The forced conformity of the closet can not be answered with the forced conformity in coming out of it.
some people seem to be interpreting this as ‘you shouldnt force people out of the closet’ and i don’t think thats quite to the nuance of what it means. yes, i do think that is part of it - in much the same way as the previous sentence - but it is not really the whole of it. in my opinion this is actually addressing - at least to some degree - the concept of ‘we should assume people are straight until they explicitly say otherwise’.
the ‘forced conformity of coming out’ addresses the idea that to be “out” you have to follow these steps; that you have to make a public statement that ‘this is my sexuality and i am [queer/bi/gay/pan/ace/etc]’. you are conforming to this precedent of “how to come out” that countless queer people have followed. there’s nothing inherently wrong with doing so, but actually there are different ways to be queer - and even being “out” as queer - that don’t involve following that playbook.
here’s a hypothetical to demonstrate my point. two men, who have never dated any women, live together & spend basically all their time together over 5-10 years. they holiday with each other’s family, they’re always together at events (e.g. weddings of non-mutual friends), but they’ve never told you/the public that they’re queer and/or dating each other. at what point does one start to assume they’re together? and does the answer change if its a man & a woman rather than two men? if a man & a woman did that, people would assume pretty early on they’re probably dating. but yet when it’s two men suddenly it’s invasive to speculate. this is where this concept of the forced conformity of coming out comes in - along with the veering into homophobia i referenced earlier - why must they say the words “i am gay” for it to then be ‘okay’ to consider that they’re together? (the homophobia comes into play because if you think being gay is morally neutral (which it is) then you shouldn’t have any issue with the speculation about people being together regardless of their genders.) the idea that straight is the default is where this forced conformity starts to really kick in.

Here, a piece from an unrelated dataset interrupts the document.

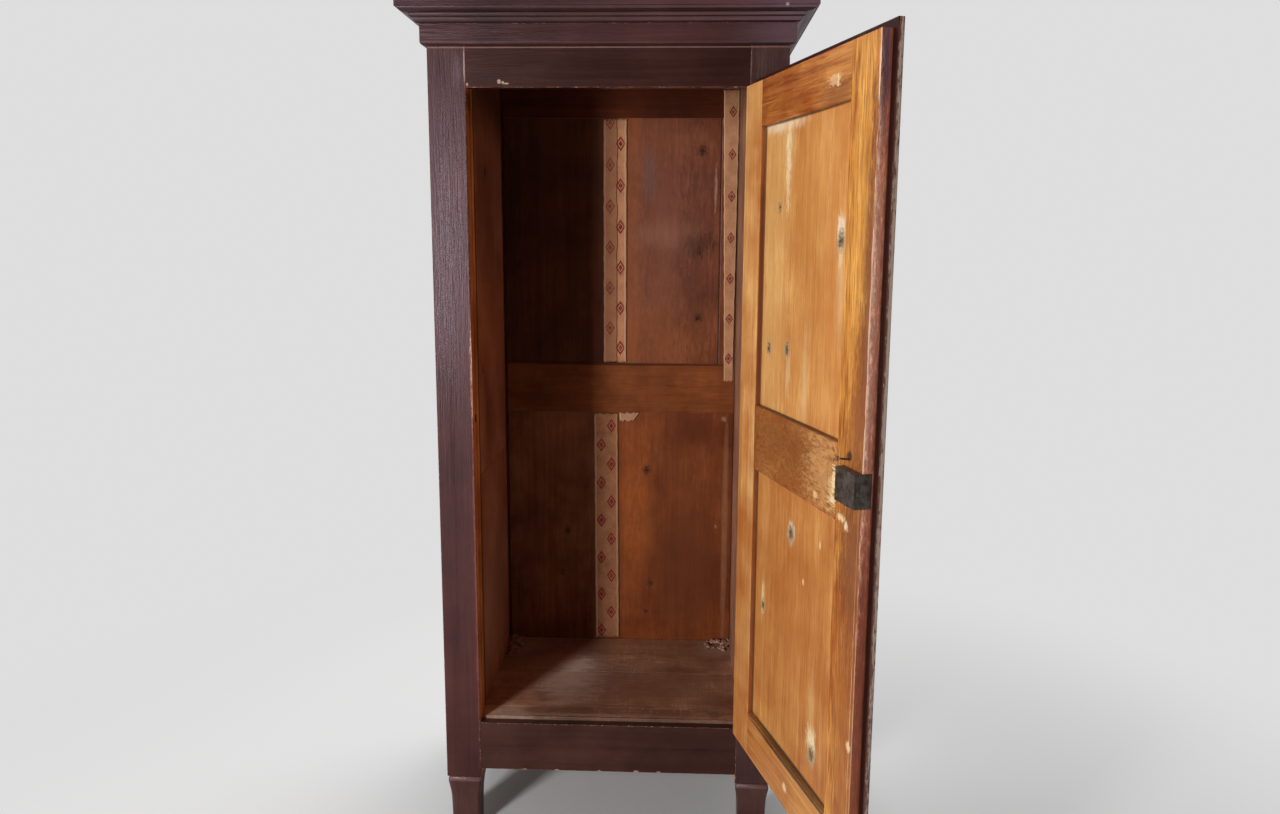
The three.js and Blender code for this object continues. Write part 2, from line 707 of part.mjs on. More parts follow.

i guess the main things i want people to ask themselves are these (and i have been asking myself these questions, there is no judgement or censure just self examination):
1. do you think people can be openly queer publicly without explicitly sharing that they are queer? (by this i mean in an announcement or in casual conversation. can you be openly queer without ever addressing it explicitly?)
2. if you do, why do you think that talking about the possibility someone is queer is something that should be hushed up? is it because there is an internalised concept that being queer is something abnormal and/or negative? if it was a straight couple would you feel the same way?
3. what does “coming out” mean to you? why does it mean that, what have you internalised to get to that conclusion & is it something that always works or are there other ways to be openly queer (or ‘out’ if you prefer)?
4. is it possible that there are queer people living openly and happily as themselves without explicitly addressing their sexuality to the wider world, who don’t want to address it publicly? does this make them closeted or ‘less’ queer to you? if so, what makes you think that?